Chirped-pulse millimeter-wave spectroscopy: Spectrum, dynamics, and manipulation of Rydberg–Rydberg transitions

Abstract

We apply the chirped-pulse millimeter-wave (CPmmW) technique to transitions between Rydberg states in calcium atoms. The unique feature of Rydberg-Rydberg transitions is that they have enormous electric dipole transition moments (~5 kiloDebye at n* ~ 40, where n* is the effective principal quantum number), so they interact strongly with the mm-wave radiation. After polarization by a mm-wave pulse in the 70-84 GHz frequency region, the excited transitions re-radiate free induction decay (FID) at their resonant frequencies, and the FID is heterodyne-detected by the CPmmW spectrometer.

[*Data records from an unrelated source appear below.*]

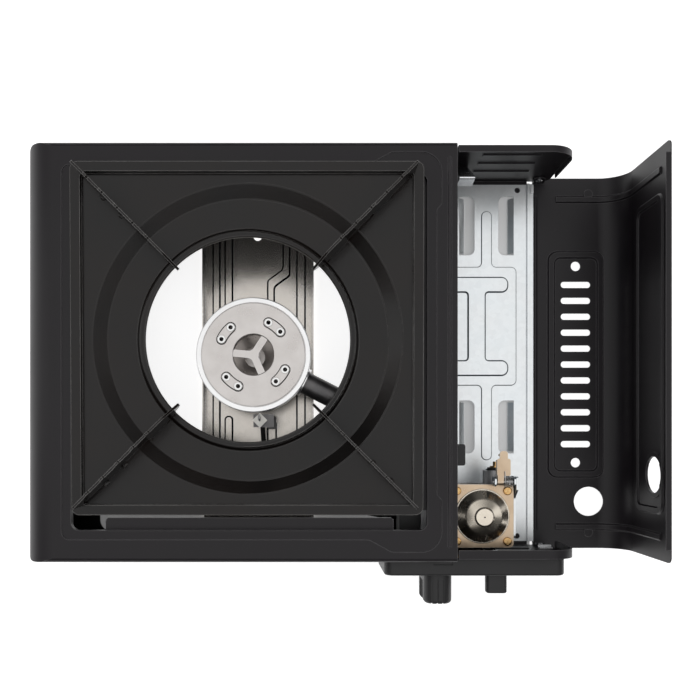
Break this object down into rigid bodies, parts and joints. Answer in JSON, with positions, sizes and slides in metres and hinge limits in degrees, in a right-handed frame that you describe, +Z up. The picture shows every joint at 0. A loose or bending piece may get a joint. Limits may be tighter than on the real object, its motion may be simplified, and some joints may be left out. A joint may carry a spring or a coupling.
{
  "type": "butane cassette stove",
  "caption": "Tabletop gas stove with a square drip pan and pot supports, a round burner and a side bay for a gas cartridge under a hinged lid.",
  "frame": {"origin": "middle of the whole footprint on the table, lid open", "axes": "+Z up, +Y to the rear away from the knob, +X towards the cartridge bay and its lid"},
  "size_m": [0.4114, 0.2992, 0.0998],
  "materials": {
    "powder_black": "satin powder coat",
    "enamel_black": "glossy enamel",
    "galvanised": "galvanised sheet",
    "bright_zinc": "bright zinc plate",
    "nickel": "pale satin nickel plate",
    "polished_nickel": "polished nickel plate",
    "cast_zinc": "cast zinc alloy",
    "cast_aluminium": "cast and machined aluminium",
    "dark_steel": "dark steel tube",
    "spring_steel": "drawn steel wire",
    "brass": "yellow passivated brass",
    "black_plastic": "fine textured moulding",
    "black_rubber": "matt rubber",
    "white_ceramic": "glazed ceramic"
  },
  "bodies": {
    "chassis": {"top_cover": "powder_black", "base_frame": "powder_black", "rear_end_wall": "powder_black", "front_end_wall": "powder_black", "bay_floor": "galvanised", "heat_shield": "galvanised", "burner_bracket": "galvanised", "burner_stand": "galvanised", "igniter_clip": "galvanised", "regulator_stand": "galvanised", "cartridge_clip": "bright_zinc", "lid_hinge_pins": "bright_zinc", "burner_screws": "bright_zinc", "cover_screws": "bright_zinc", "regulator_plate": "nickel", "regulator_dome": "polished_nickel", "regulator_body": "cast_zinc", "burner_base": "cast_aluminium", "burner_cap": "cast_aluminium", "burner_spider": "cast_aluminium", "mixer_tube": "dark_steel", "burner_throat": "dark_steel", "diaphragm_spring": "spring_steel", "igniter_electrode": "spring_steel", "gas_pipe": "spring_steel", "jet": "brass", "inlet_nozzle": "brass", "plate_screws": "brass", "control_panel": "black_plastic", "cartridge_guide": "black_plastic", "piezo_igniter": "black_plastic", "feet": "black_rubber", "inlet_seal": "black_rubber", "diaphragm": "black_rubber", "igniter_wire": "black_rubber", "igniter_ceramic": "white_ceramic"},
    "lid": {"lid": "powder_black"},
    "pan": {"drip_pan": "enamel_black", "pan_support_1": "enamel_black", "pan_support_2": "enamel_black", "pan_support_3": "enamel_black", "pan_support_4": "enamel_black"},
    "knob": {"knob": "black_plastic", "valve_spindle": "spring_steel"},
    "lever": {"lock_lever": "black_plastic", "lever_plate": "galvanised"},
    "carriage": {"hook_carriage": "galvanised", "hook_pin": "spring_steel"},
    "hook": {"cartridge_hook": "nickel", "hook_spring": "spring_steel"}
  },
  "joints": [
    {"name": "lid_hinge", "type": "hinge", "parent": "chassis", "child": "lid", "pos_m": [0.14195, 0.01455, 0.0103], "axis": [0, 1, 0], "range_deg": [-90, 0]},
    {"name": "pan_lift", "type": "slide", "parent": "chassis", "child": "pan", "axis": [0, 0, 1], "range_m": [0, 0.12]},
    {"name": "knob_turn", "type": "hinge", "parent": "chassis", "child": "knob", "pos_m": [0.06395, -0.13545, 0.035], "axis": [0, 1, 0], "range_deg": [-150, 0]},
    {"name": "lever_slide", "type": "slide", "parent": "chassis", "child": "lever", "axis": [0, 0, -1], "range_m": [0, 0.024]},
    {"name": "carriage_slide", "type": "slide", "parent": "chassis", "child": "carriage", "axis": [0, -1, 0], "range_m": [0, 0.004]},
    {"name": "hook_lift", "type": "hinge", "parent": "carriage", "child": "hook", "pos_m": [0.10575, -0.06855, 0.0546], "axis": [1, 0, 0], "range_deg": [0, 25], "stiffness_Nm_per_rad": 0.02, "springref_deg": -20.05}
  ],
  "couplings": [
    {"joint": "carriage_slide", "follows": "lever_slide", "ratio": 0.166}
  ]
}
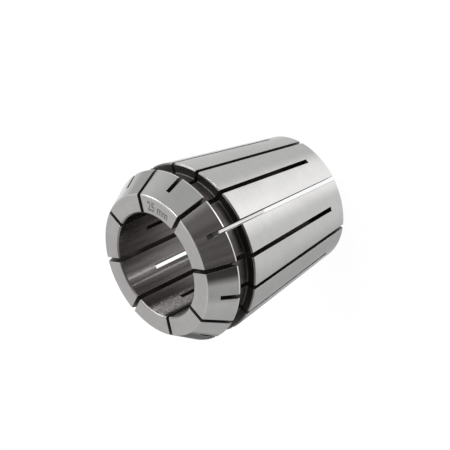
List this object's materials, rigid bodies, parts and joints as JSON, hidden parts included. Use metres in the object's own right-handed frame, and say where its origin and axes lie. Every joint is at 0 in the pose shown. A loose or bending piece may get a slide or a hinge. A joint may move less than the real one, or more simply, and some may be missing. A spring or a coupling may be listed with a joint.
{
  "type": "er collet",
  "caption": "Slit steel clamping collet with a long seat cone, a pull groove, a short nose cone and a straight bore for a round shank.",
  "frame": {"origin": "centre of the small rear end, on the plane that the collet stands on", "axes": "+Z along the bore axis towards the nose face; +X lies in the plane of one rear slit"},
  "size_m": [0.041, 0.041, 0.046],
  "materials": {
    "ground_steel": "hardened and ground spring steel, satin nose face, bright ground cones, dull slits and groove"
  },
  "bodies": {
    "root": {"collet": "ground_steel"}
  },
  "joints": []
}
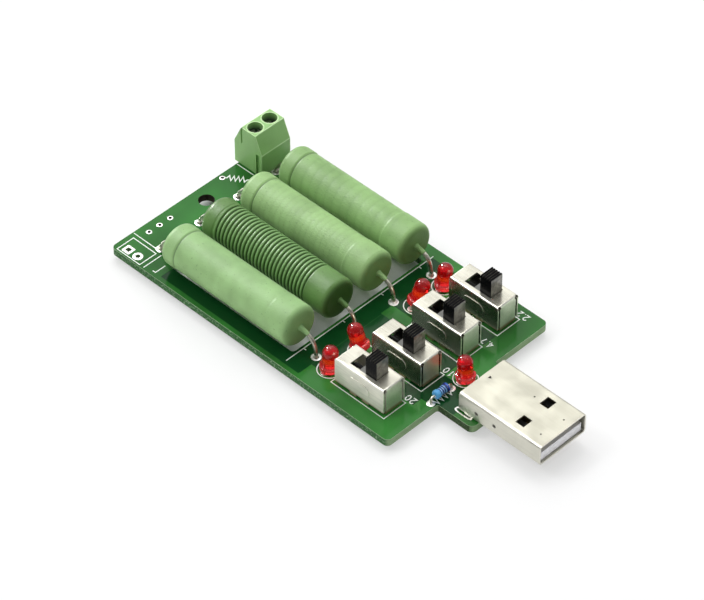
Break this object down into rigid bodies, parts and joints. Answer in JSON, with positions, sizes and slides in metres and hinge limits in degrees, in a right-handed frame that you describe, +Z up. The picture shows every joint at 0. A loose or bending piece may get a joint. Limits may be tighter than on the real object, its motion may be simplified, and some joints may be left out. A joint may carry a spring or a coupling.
{
  "type": "usb resistive load",
  "caption": "Plug-in resistive test load: a board with wirewound resistors switched in by slide switches, indicator lamps and a screw terminal.",
  "frame": {"origin": "centre of the bounding box in plan, at the ends of the soldered leads that it stands on", "axes": "+X along the board towards the plug, +Y across the board towards the screw terminal, +Z up from the component side"},
  "size_m": [0.0954, 0.042, 0.0129],
  "materials": {
    "solder_mask": "glossy green solder mask on glass-fibre board",
    "resistor_coating": "matte sage green silicone coating",
    "resistor_coating_dark": "semi-matte darker green coating",
    "ceramic": "unglazed ceramic",
    "resistance_wire": "wound resistance wire",
    "tinned_wire": "tinned copper, satin",
    "nickel_sheet": "nickel-plated sheet",
    "black_phenolic": "dark phenolic sheet",
    "black_plastic": "black moulded plastic, satin",
    "spring_bronze": "spring strip",
    "red_lens": "clear red resin",
    "film_resistor_body": "glossy blue lacquer",
    "plug_plating": "satin nickel plating",
    "white_plastic": "white moulded plastic",
    "gilt_contact": "gold-flashed contact strip",
    "terminal_green": "light green moulded plastic",
    "screw_steel": "zinc-plated steel",
    "cage_steel": "nickel-plated clamp"
  },
  "bodies": {
    "board_assembly": {"circuit_board": "solder_mask", "series_resistor_body": "film_resistor_body", "series_resistor_lead": "tinned_wire", "plug_shell": "plug_plating", "plug_insulator": "white_plastic", "plug_contacts": "gilt_contact", "terminal_housing": "terminal_green", "terminal_pins": "tinned_wire", "power_resistor_1_coating": "resistor_coating", "power_resistor_1_core": "ceramic", "power_resistor_1_winding": "resistance_wire", "power_resistor_1_leads": "tinned_wire", "switch_1_frame": "nickel_sheet", "switch_1_base": "black_phenolic", "switch_1_terminals": "tinned_wire", "power_resistor_2_coating": "resistor_coating_dark", "power_resistor_2_core": "ceramic", "power_resistor_2_winding": "resistance_wire", "power_resistor_2_leads": "tinned_wire", "switch_2_frame": "nickel_sheet", "switch_2_base": "black_phenolic", "switch_2_terminals": "tinned_wire", "power_resistor_3_coating": "resistor_coating", "power_resistor_3_core": "ceramic", "power_resistor_3_winding": "resistance_wire", "power_resistor_3_leads": "tinned_wire", "switch_3_frame": "nickel_sheet", "switch_3_base": "black_phenolic", "switch_3_terminals": "tinned_wire", "power_resistor_4_coating": "resistor_coating", "power_resistor_4_core": "ceramic", "power_resistor_4_winding": "resistance_wire", "power_resistor_4_leads": "tinned_wire", "switch_4_frame": "nickel_sheet", "switch_4_base": "black_phenolic", "switch_4_terminals": "tinned_wire", "lamp_1_lens": "red_lens", "lamp_1_leads": "tinned_wire", "lamp_2_lens": "red_lens", "lamp_2_leads": "tinned_wire", "lamp_3_lens": "red_lens", "lamp_3_leads": "tinned_wire", "lamp_4_lens": "red_lens", "lamp_4_leads": "tinned_wire", "lamp_5_lens": "red_lens", "lamp_5_leads": "tinned_wire"},
    "switch_1_slider": {"switch_1_knob": "black_plastic", "switch_1_contact_clip": "spring_bronze"},
    "switch_2_slider": {"switch_2_knob": "black_plastic", "switch_2_contact_clip": "spring_bronze"},
    "switch_3_slider": {"switch_3_knob": "black_plastic", "switch_3_contact_clip": "spring_bronze"},
    "switch_4_slider": {"switch_4_knob": "black_plastic", "switch_4_contact_clip": "spring_bronze"},
    "screw_1": {"terminal_screw_1": "screw_steel"},
    "cage_1": {"terminal_cage_1": "cage_steel"},
    "screw_2": {"terminal_screw_2": "screw_steel"},
    "cage_2": {"terminal_cage_2": "cage_steel"}
  },
  "joints": [
    {"name": "switch_1_slide", "type": "slide", "parent": "board_assembly", "child": "switch_1_slider", "axis": [1, 0, 0], "range_m": [-0.0036, 0]},
    {"name": "switch_2_slide", "type": "slide", "parent": "board_assembly", "child": "switch_2_slider", "axis": [1, 0, 0], "range_m": [-0.0036, 0]},
    {"name": "switch_3_slide", "type": "slide", "parent": "board_assembly", "child": "switch_3_slider", "axis": [1, 0, 0], "range_m": [-0.0036, 0]},
    {"name": "switch_4_slide", "type": "slide", "parent": "board_assembly", "child": "switch_4_slider", "axis": [1, 0, 0], "range_m": [-0.0036, 0]},
    {"name": "cage_1_lift", "type": "slide", "parent": "board_assembly", "child": "cage_1", "axis": [0, 0, 1], "range_m": [0, 0.0015]},
    {"name": "screw_1_turn", "type": "hinge", "parent": "board_assembly", "child": "screw_1", "pos_m": [-0.044, 0.01395, 0.0094], "axis": [0, 0, 1], "range_deg": [-1080, 0]},
    {"name": "cage_2_lift", "type": "slide", "parent": "board_assembly", "child": "cage_2", "axis": [0, 0, 1], "range_m": [0, 0.0015]},
    {"name": "screw_2_turn", "type": "hinge", "parent": "board_assembly", "child": "screw_2", "pos_m": [-0.044, 0.01775, 0.0094], "axis": [0, 0, 1], "range_deg": [-1080, 0]}
  ],
  "couplings": [
    {"joint": "screw_1_turn", "follows": "cage_1_lift", "rad_per_m": -12566},
    {"joint": "screw_2_turn", "follows": "cage_2_lift", "rad_per_m": -12566}
  ]
}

Data collection and averaging are performed in the time domain. The spectral resolution is ~100 kHz. Because of the large transition dipole moments, the available mm-wave power is sufficient to polarize the entire bandwidth of the spectrometer (12 GHz) in each pulse, and high-resolution survey spectra may be collected. Both absorptive and emissive transitions are observed, and they are distinguished by the phase of their FID relative to that of the excitation pulse. With the combination of the large transition dipole moments and direct monitoring of transitions, we observe dynamics, such as transient nutations from the interference of the excitation pulse with the polarization that it induces in the sample. Since the waveform produced by the mm-wave source may be precisely controlled, we can populate states with high angular momentum by a sequence of pulses while recording the results of these manipulations in the time domain. We also probe the superradiant decay of the Rydberg sample using photon echoes. The application of the CPmmW technique to transitions between Rydberg states of molecules is discussed.